I get to the non-date and it’s fun. I mean, I really enjoy this guy’s company. The food was good (duh, it’s Papadeaux), the atmosphere was poppin. It was a good vibe goin on. Then, comes the moment of truth (queue dramatic music)–out comes the check. If this is a non-date, that means I pay for mines and he pays for his, right? Does it even matter? I have no clue. At the end of the day, he paid. How nice, right? On this non-date, he paid, and of course I gotta be funny. “So, you a balla now, huh?” We laugh, and I look at the time and it’s only like 8:45p.m. I repeat, it’s only like 8:45p.m. Ethan is out (because these days, his life is more exciting and busy than mines), and I really don’t want to go home yet. He asks, “Well, what do you want to do?” Oh, Jesus. The Christian Key is like, oh wrap up the night. Time to go home. You got church tomorrow. Take. yo. butt. home. The worldly Key is like, girl, go chill at his place and watch a movie.
I went with worldly Key’s response.
Look, don’t judge me.
We get to his house and it’s super chill. I get water to drink, we hang on the couch, we for real chill. What’s funny is that as soon as I sat down, Ethan calls. “Hey, Ma. We at the monster truck show and it’s loud.” “Duh, Ethan. I know where you are and I know it’s loud, so why you callin?” It’s so loud that he can’t hear and hangs up. I call back, only to hear more loud noises. At this point, I’m getting annoyed with all the hanging up and calling back. I guess Ethan feels this because he texts me the funniest/cutest thing ever.
“I’m checking on you.”
What the heck? Why? LOL. He’s like 9, so why check on me?
I finally put the phone down and head back to the couch.

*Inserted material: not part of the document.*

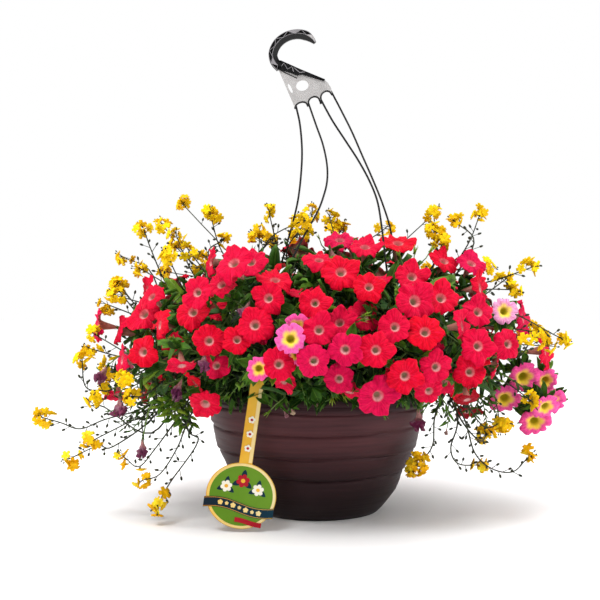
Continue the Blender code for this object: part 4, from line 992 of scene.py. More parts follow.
def petal_finish(kind, group):
    """Velvety petal in its own colours."""
    colours, values, sheen, fold = PETALS[kind]
    look = Finish(kind + "_petal", Roughness=0.60, Sheen_Weight=0.08, Sheen_Roughness=0.45,
                  Sheen_Tint=(*sheen, 1), Specular_IOR_Level=0.06)
    pattern = look.tree.nodes.new("ShaderNodeGroup")
    pattern.node_tree = group
    for key, colour in zip(PETAL_COLOURS, colours):
        pattern.inputs[key].default_value = (*colour, 1)
    for key, value in zip(PETAL_VALUES, values):
        pattern.inputs[key].default_value = value
    return look.done(pattern.outputs["Colour"], pattern.outputs["Height"], 0.6, fold)


def leaf_finish():
    """Soft green leaf with a pale midrib and side veins; its tone runs from nearly black to yellow green, and
    its darker tones serve as painted shade for leaves deep in the mound.
    """
    look = Finish("leaf_green", Roughness=0.52, Specular_IOR_Level=0.16, Sheen_Weight=0.03)
    place = look.mapped()
    across, cloud = look.maths("ABSOLUTE", place["X"]), look.noise(120.0)
    base = look.ramp(look.tone(), (0.0, (0.002, 0.010, 0.001)), (0.30, (0.011, 0.056, 0.003)),
                     (0.65, (0.064, 0.180, 0.008)), (1.0, (0.250, 0.350, 0.020)))
    mottle = look.ramp(cloud, (0.25, (0.62, 0.62, 0.62)), (0.75, (1.25, 1.25, 1.15)))
    base = look.mix(1.0, base, mottle, "MULTIPLY")
    side = look.crest(look.less(look.times(place["Y"], 46.0), look.times(across, 60.0)), 8.0)
    veins = look.maths("MAXIMUM", look.span(across, 0.030, 0.008), look.times(side, 0.35))
    colour = look.mix(look.times(veins, 0.7), base, look.mix(0.5, base, (0.20, 0.34, 0.050)))
    return look.done(colour, look.less(cloud, veins), 0.5, 0.0008)


def stem_finish(name, low, high):
    """Stem whose colour runs between two greens."""
    look = Finish(name, Roughness=0.5, Specular_IOR_Level=0.3)
    look.feed("Base Color", look.ramp(look.noise(90.0), (0.3, low), (0.7, high)))
    return look.material


def wilted_finish():
    """Papery maroon and purple of a spent bloom, with a paler tube."""
    look = Finish("petunia_wilted", Roughness=0.7, Specular_IOR_Level=0.15)
    base = look.ramp(look.tone(), (0.0, (0.20, 0.010, 0.050)), (0.5, (0.11, 0.012, 0.065)),
                     (0.75, (0.30, 0.060, 0.14)), (1.0, (0.74, 0.58, 0.36)))
    base = look.mix(look.span(look.mapped()["Y"], 0.62, 0.38, 0.0, 0.85), base, (0.62, 0.30, 0.26))
    base = look.mix(look.span(look.noise(130.0), 0.52, 0.66, 0.0, 0.7), base, (0.50, 0.26, 0.34))
    folds = look.noise(420.0)
    return look.done(look.mix(look.times(folds, 0.8), base, (0.035, 0.006, 0.016)), folds, 1.0, 0.0014)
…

We watch a bunch a trailers and laugh and talk (hey, we both love some movies), and eventually, my phone alarm goes off, alerting me that it’s time to leave. I get to my phone to turn the alarm off, and there goes my sis sending me the eye emoji,👀reminding me that she just wants to hold me accountable and she takes the job very seriously (thank you, E, for real, thanks for the emoji). He walks me to my car. We hug and say our goodbyes and tell each other that maybe we’ll catch a movie soon. That, my friends, was my non-date.

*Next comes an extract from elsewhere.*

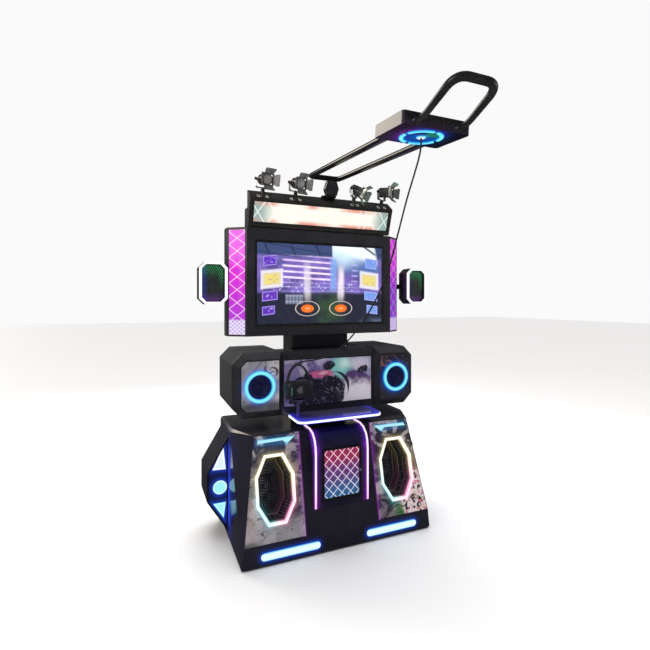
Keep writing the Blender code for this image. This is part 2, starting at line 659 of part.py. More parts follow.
# ---------------------------------------------------------------- boom
def make_boom():
    hexagon = ((0.032, 2.216), (0.048, 2.263), (0.032, BOOM_PIVOT[1] - BOOM_TUBE_RADIUS - GAP))
    outline = [(POST_X + x, z) for x, z in hexagon] + [(POST_X - x, z) for x, z in hexagon[::-1]]
    sole = block((POST_X - 0.062, POST_X + 0.043), (POST_Y[1] - 0.017, POST_Y[1] + 0.013),
                 (MARQUEE_RIDGE[1] + GAP, 2.221))
    place("boom_bracket", fuse(plate(outline, *POST_Y), sole), SATIN_BLACK)

    boom = frame("boom_tilt", (0.0, *BOOM_PIVOT), (BOOM_DROP, 0.0, 0.0))
    half, reach = BOOM_HALF_WIDTH, WINDER_Y[1] + GAP
    path = rounded_path([(-half, reach, 0.0), (-half, 0.0, 0.0), (half, 0.0, 0.0),
                         (half, reach, 0.0)], 0.035)
    place("boom_frame", tube(path, BOOM_TUBE_RADIUS, 3), TUBE_BLACK, boom)

    x, edge = WINDER_HALF_WIDTH, WINDER_EDGE
    front, back = WINDER_Y
    right = [(x - edge, front), (x, front + edge), (x, back - edge), (x - edge, back)]
    case = slab(right + [(-px, py) for px, py in reversed(right)], *WINDER_Z)
    middle_y = (front + back) / 2
    socket = slab(circle(SOCKET_RADIUS, 12, (0.0, middle_y)), WINDER_Z[0] - 0.01, 0.006)
    place("winder_box", cut(case, socket), GLOSS_SHELL, boom)

    ring = cut(slab(circle(0.098, 32, (0.0, middle_y)), WINDER_Z[0] - 0.005, WINDER_Z[0] - GAP),
               slab(circle(0.078, 32, (0.0, middle_y)), -0.1, 0.1))
    place("ring_light", smooth(ring), CYAN_LIGHT, boom)

    (foot_x, foot_z), (grip_x, grip_y, grip_z) = HANDLE_FEET, HANDLE_GRIP
    corners = [(-foot_x, front - GAP, foot_z), (-foot_x, front - 0.046, foot_z),
               (-grip_x, grip_y, grip_z), (grip_x, grip_y, grip_z),
               (foot_x, front - 0.046, foot_z), (foot_x, front - GAP, foot_z)]
    path = rounded_path(corners, 0.045, 6)
    rise = [max(0.0, (point.z - foot_z) / (grip_z - foot_z)) for point in path]
    place("handle", tube(path, 0.012, 3, [1.0 + 0.46 * r ** 1.5 for r in rise]), TUBE_BLACK, boom)


def make_cord():
    points = smooth_route(CORD_ROUTE, 0.034)
    place("tether_cord", tube(points, CORD_RADIUS), RUBBER)


make_base()
make_light_windows()
make_column()
make_side_pods()
make_rear_door_and_inside()
make_speakers()
make_console()
make_shelf()
make_headset()
make_monitor()
make_side_lamps()
make_marquee()
make_stage_lamps()
make_boom()
make_cord()
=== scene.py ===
"""Visual model of an upright dance cabinet: lit panels, speakers, lamps, overhead boom and cord."""
import math
from functools import partialmethod

import bmesh
import bpy
from mathutils import Matrix, Vector


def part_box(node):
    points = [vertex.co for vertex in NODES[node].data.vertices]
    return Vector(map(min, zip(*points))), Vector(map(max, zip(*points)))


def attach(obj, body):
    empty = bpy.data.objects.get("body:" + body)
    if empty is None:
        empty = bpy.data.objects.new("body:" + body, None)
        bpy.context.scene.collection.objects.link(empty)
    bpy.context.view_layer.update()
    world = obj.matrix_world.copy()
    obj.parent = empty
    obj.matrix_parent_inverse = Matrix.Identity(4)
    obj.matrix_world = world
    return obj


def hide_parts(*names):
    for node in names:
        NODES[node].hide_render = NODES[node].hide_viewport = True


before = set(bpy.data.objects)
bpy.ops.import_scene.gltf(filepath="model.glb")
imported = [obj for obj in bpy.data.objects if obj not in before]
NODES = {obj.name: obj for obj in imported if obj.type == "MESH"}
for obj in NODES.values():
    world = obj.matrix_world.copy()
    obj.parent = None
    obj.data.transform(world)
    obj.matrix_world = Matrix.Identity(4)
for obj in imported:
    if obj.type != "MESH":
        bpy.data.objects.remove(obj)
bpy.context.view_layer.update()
ROOT = "cabinet"
SIDES = (("left", -1), ("right", 1))
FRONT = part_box("base_carcass")[0].y     # world Y of the kick plate; other Y values count from it
KICK_TOP = 0.120                        # the base's front leans back above this height
LEAN = math.atan2(0.132, 0.590)
SIGN_Y, SIGN_Z, SIGN_LEAN = 0.3245, 1.981, math.atan2(0.0525, 0.174)
BOOM_Y, BOOM_Z, BOOM_RISE = 0.305, 2.335, 0.078
STAGE_Y, STAGE_Z = 0.285, 2.272         # each stage lamp's pan and tilt axes cross here
ACROSS, UP = Vector((1, 0, 0)), Vector((0, 0, 1))
FORWARD = Vector((0, -1, 0))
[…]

It’s weird. I left actually feeling good that I didn’t do anything stupid or that I didn’t ignore any texts or calls to take my butt home, but I felt strange that I am 31 years old and I feel lost at the whole dating scene. In the church, I feel like it’s preached heavily that the man has to find me. It’s he who finds a wife, not she that finds a hubby. But, is that really correct? Times are so different now. Online dating is what’s up, and I have tried them ALL, lol. Bumble, POF, interracial match.com (hey, Key is all about all races mattering), Christian mingle, all of that. I put myself out there and most times you get back weirdo creeps who don’t even take the time to read your profile. (If they did, they’d know I clearly say I’m a Christian who wants no hook-ups or catfishin). It’s so confusing. I mean, here I am, this amazing, bomb woman (Key finally loves herself, so excuse me for the confidence, lol), and I don’t know what the heck God wants me to do. I am FINALLY loving my singleness (it took forever to get here), but sometimes, I want to date. Sometimes I want to watch a movie for grown-ups with another grown-up that ain’t a woman. Sometimes I want to hang out at a guy’s place and not feel bad about it. Is there anything wrong with that?

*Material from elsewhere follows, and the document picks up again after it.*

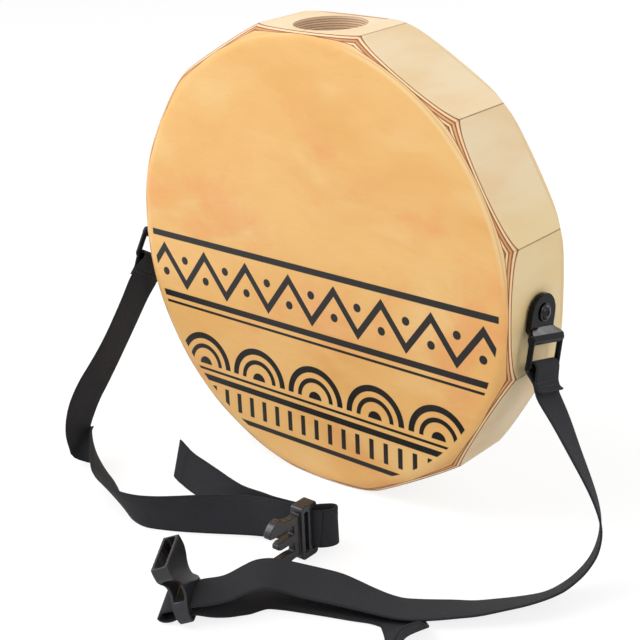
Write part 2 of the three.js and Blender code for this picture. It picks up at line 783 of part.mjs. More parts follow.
// A flat band over the stretch of a line between two lengths along it.
// Its rings stand square to the line.
function webbingBand({ middle, across }, start, end) {
  const total = middle.getLength();
  const rings = Math.round((end - start) / webbing_step);
  const positions = [];
  for (let ring = 0; ring <= rings; ring += 1) {
    const length = start + (end - start) * (ring / rings);
    const t = middle.getUtoTmapping(length / total);
    const centre = middle.getPoint(t);
    const along = middle.getTangent(t);
    const width = across.getPoint(t);
    width.addScaledVector(along, -width.dot(along)).normalize();
    const normal = new THREE.Vector3().crossVectors(along, width);
    const corners = [[-1, -1], [1, -1], [1, 1], [-1, 1]];
    for (const [a, b] of corners) {
      const corner = centre.clone();
      corner.addScaledVector(width, a * webbing_side_share * webbing_width);
      corner.addScaledVector(normal, b * webbing_side_share * webbing_thickness);
      positions.push(corner.x, corner.y, corner.z);
    }
  }
  const faces = [0, 2, 1, 0, 3, 2];
  const last = 4 * rings;
  for (let ring = 0; ring < rings; ring += 1) {
    for (let side = 0; side < 4; side += 1) {
      const a = 4 * ring + side;
      const b = 4 * ring + ((side + 1) % 4);
      faces.push(a, b, b + 4, a, b + 4, a + 4);
    }
  }
  faces.push(last, last + 1, last + 2, last, last + 2, last + 3);
  const geometry = new THREE.BufferGeometry();
  geometry.setAttribute('position', new THREE.Float32BufferAttribute(positions, 3));
  geometry.setIndex(faces);
  geometry.computeVertexNormals();
  return geometry;
}

// The room that a loop sweeps as its bracket swings, which the free webbing stays out of.
function loopSweep(sign) {
  const sweep = standUp(peg(loop_end_radius + seat_gap, 0, loop_end_radius, 4 * round_facets));
  if (sign < 0) sweep.rotateZ(Math.PI);
  sweep.translate(sign * apothem, 0, pivot_height);
  return sweep;
}

// One side's webbing, parted where it turns back behind the buckle into the run and the tail.
function strap(side, sign, run_route, tail_route) {
  const route = [...run_route, ...tail_route];
  const line = webbingLine(route);
  const turn_share = (run_route.length - 0.5) / (route.length - 1);
  const lengths = line.middle.getLengths(arc_samples);
  const turn = lengths[Math.round(turn_share * arc_samples)];
  const run = webbingBand(line, 0, turn - seat_gap / 2);
  const tail = webbingBand(line, turn + seat_gap / 2, lengths[arc_samples]);
  const group = new THREE.Group();
  group.add(piece(`strap_run_${side}`, cut(run, loopSweep(sign)), black_webbing()));
  group.add(piece(`strap_tail_${side}`, tail, black_webbing()));
  return group;
}

function straps() {
  const group = new THREE.Group();
  group.add(strap('right', 1, right_run_route, right_tail_route));
  group.add(strap('left', -1, left_run_route, left_tail_route));
  return group;
}

// Side-release buckle, each half with X along it, Y across it and Z through its thickness

// Samples a smooth line through points given as shares of a length and a half width.
function smoothShares(shares, length, half_width, samples) {
  const curve = new THREE.SplineCurve(
    shares.map(([a, b]) => new THREE.Vector2(a * length, b * half_width)),
  );
  return curve.getPoints(samples).map((point) => [point.x, point.y]);
}

// Closes a half outline by its mirror image across the X axis.
function mirroredOutline(half) {
  const other = half.map(([x, y]) => [x, -y]).reverse();
  return polygonShape([...half, ...other]);
}

// A slot across the buckle for the webbing, cut through its thickness.
function strapSlot(start, opening, width, thickness) {
  return box(opening, width, thickness + cut_overrun, start + opening / 2, 0, 0);
}

function plugBody() {
  const half_width = plug_width / 2;
  const slider = extrude(roundedRectangle(
    plug_slider_length, plug_width, plug_corner_radius, plug_slider_length / 2, 0,
  ), plug_slider_thickness, round_steps);
  slider.translate(0, 0, -plug_slider_thickness / 2);
  const arm_samples = Math.round(outline_samples / 2);
  const outer = smoothShares(plug_arm_outer_shares, plug_length, half_width, arm_samples);
  const inner = smoothShares(plug_arm_inner_shares, plug_length, half_width, arm_samples);
  const base_start = plug_slider_length - plug_corner_radius;
  const arm_root = outer[0][1];
  const half_guide = plug_guide_width / 2;
  const guide_end = plug_base_end + plug_guide_length;
  const half = [
    [base_start, arm_root],
    ...outer,
    ...inner,
    [plug_base_end, inner[inner.length - 1][1]],
    [plug_base_end, half_guide],
    [guide_end - half_guide, half_guide],
    [guide_end, half_guide / 2],
  ];
  const prongs = extrude(mirroredOutline(half), plug_arm_thickness);
  prongs.translate(0, 0, -plug_arm_thickness / 2);
  const slots = [plug_first_slot_start, plug_first_slot_start + plug_slot_pitch].map(
    (start) => strapSlot(start, plug_slot_opening, plug_slot_width, plug_slider_thickness),
  );
  return cut(joined(slider, prongs), ...slots);
}

function socketBody() {
  const half_width = socket_width / 2;
  const half_depth = socket_thickness / 2;
  const plan = extrude(mirroredOutline(smoothShares(
    socket_half_outline_shares, socket_length, half_width, outline_samples,
  )), socket_thickness);
  plan.translate(0, 0, -half_depth);
  const side = extrude(mirroredOutline(smoothShares(
    socket_half_depth_shares, socket_length, half_depth, round_steps,
  )), socket_width);
  side.rotateX(Math.PI / 2);
  side.translate(0, half_width, 0);
  const cavity = extrude(roundedRectangle(
    socket_width - 2 * socket_wall,
    socket_thickness - 2 * socket_wall,
    socket_wall,
    0,
    0,
  ), socket_cavity_depth + cut_overrun, round_steps);
  cavity.applyMatrix4(new THREE.Matrix4().makeBasis(
    new THREE.Vector3(0, 1, 0), new THREE.Vector3(0, 0, 1), new THREE.Vector3(1, 0, 0),
  ));
  cavity.translate(-cut_overrun, 0, 0);
  const slots = [socket_slot_start, socket_slot_start + socket_slot_pitch].map(
    (start) => strapSlot(start, socket_slot_opening, socket_slot_width, socket_thickness),
  );
  return cut(common(plan, side), cavity, ...slots);
}

// Stands a group at a place, with its X and Y axes along the given directions.
function aimed(place, along, across) {
  const x = along.clone().normalize();
  const z = new THREE.Vector3().crossVectors(x, across).normalize();
  const y = new THREE.Vector3().crossVectors(z, x);
  const group = new THREE.Group();
  group.position.copy(place);
  group.setRotationFromMatrix(new THREE.Matrix4().makeBasis(x, y, z));
  return group;
}

function buckle() {
  const group = new THREE.Group();
  const plug = aimed(plug_place, plug_length_direction, plug_width_direction);
  plug.add(piece('buckle_plug', plugBody(), black_plastic()));
  const socket = aimed(socket_place, socket_length_direction, socket_width_direction);
  socket.add(piece('buckle_socket', socketBody(), black_plastic()));
  group.add(plug, socket);
  return group;
}

// The whole part: the drum stands on its lowest stave, with the strap lying round it

const drum = new THREE.Group();
drum.position.z = apothem;
drum.add(staveRing(), plates(), snare());
drum.add(bracketGroup('right', 1, bracket_tilt_right_degrees, loop_lean_right_degrees));
drum.add(bracketGroup('left', -1, bracket_tilt_left_degrees, loop_lean_left_degrees));

const part = new THREE.Group();
part.add(drum, straps(), buckle());

export default part;
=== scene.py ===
"""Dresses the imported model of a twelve-sided hand drum and its webbing strap."""

import logging
import math
from collections.abc import Callable, Iterator, Sequence
from contextlib import contextmanager
from dataclasses import dataclass, field
from enum import Enum

import bmesh
import bpy
import numpy as np
from mathutils import Matrix, Vector


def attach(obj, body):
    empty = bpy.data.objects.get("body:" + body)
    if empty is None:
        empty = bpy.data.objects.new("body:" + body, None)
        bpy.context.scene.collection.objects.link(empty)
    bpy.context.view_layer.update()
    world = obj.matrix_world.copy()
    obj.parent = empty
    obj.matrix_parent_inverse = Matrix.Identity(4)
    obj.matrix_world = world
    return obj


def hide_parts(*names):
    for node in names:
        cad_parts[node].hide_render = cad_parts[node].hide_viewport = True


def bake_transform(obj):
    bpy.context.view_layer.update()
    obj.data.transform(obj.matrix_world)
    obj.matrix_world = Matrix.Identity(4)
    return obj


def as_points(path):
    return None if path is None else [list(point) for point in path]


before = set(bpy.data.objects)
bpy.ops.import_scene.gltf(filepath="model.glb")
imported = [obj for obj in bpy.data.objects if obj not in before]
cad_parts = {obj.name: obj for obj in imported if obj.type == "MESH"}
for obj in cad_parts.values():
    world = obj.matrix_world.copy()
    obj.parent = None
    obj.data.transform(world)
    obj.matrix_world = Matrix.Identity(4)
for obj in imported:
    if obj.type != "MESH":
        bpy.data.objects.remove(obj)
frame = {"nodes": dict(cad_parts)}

LOG = logging.getLogger("hand_drum")
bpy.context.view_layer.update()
DRUM_BODY = "drum"
# Half of the drum's size across its flats, which is also how high its axis lies
APOTHEM = 0.175
# Points closer than this are one point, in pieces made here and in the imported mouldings
SAME_POINT = 1e-7
SAME_CAD_POINT = 1e-6

# The upper right of the plate's rim is sanded bare: the way there, and the reach where that begins and ends
BARE_TOWARDS = (0.75, 0.66)
BARE_FADE = (0.128, 0.155)

Settings = dict[str, object]
Sockets = dict[str | int, object]
Pair = tuple[float, float]
Triple = tuple[float, float, float]
Route = list[tuple[float, float, float, float, float, float]]
# The points along a middle line, and the direction of the width at each of them
Ribbon = tuple[np.ndarray, np.ndarray]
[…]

I just wish sometimes that God would beam down from Heaven and tell me exactly when and where “the one” will be if He has seriously called me to marriage one day. I wish God would give me some sort of dating playbook. Did Jesus ever date? I’m sure women stayed tryna holla at Him. I mean, come on now. Jesus performed miracles. Jesus had homies. Jesus was freakin Jesus. How did he handle women in His time? Don’t laugh at me. I’m sure some of ya’ll have thought these things to yourself, and if you haven’t, welcome to my world. Lord, I don’t know what the future holds or if it’ll include marriage. I don’t know. I do know that I’m trying to do things your way and I stumble sometimes. Even in my stumbling, I gotta recall the verse that I choose to live by; the verse that is my heart’s prayer:
Psalm 138:8 (ESV Version)- The Lord will fulfill his purpose for me; your steadfast love, O Lord, endures forever. Do not forsake the work of your hands.
I may be wrong, but to me, this means, I may try to go my own path, but if I truly believe in the Lord (and I do), and if I truly am trying to follow Him (and I am), He will work out the rest. He won’t abandon me. He won’t abandon me while I post that dumb profile of mines on Bumble. He won’t abandon me on any of my non-dates. He won’t leave me hangin. He has a purpose and a plan just for me, and you, and everyone else, and He has a specific person (if we are called to be married) who will help us in fulfilling our God-given purpose. I am a true believer in that. I truly believe that God won’t hook us up with just no anybody because our destinies are somehow tied to who we get tied to, and that’s a HUGE deal. Maybe that’s why God takin so dang on long with me, lol. I don’t know. What I do know for sure is that just like Ethan, my God is constantly checkin’ on me. (that steadfast love is no joke ya’ll, and I’m all for it when it comes to God). So, yes, I may not know anything about dating. I may be at a complete loss on how to be single in a world that is so against what my heart knows God wants, but as long as I know that God ain’t goin anywhere, I’m chillin.
With God, I’m not forsaken and I’m not forgotten, and no online dating service or non-date will ever be able to change that.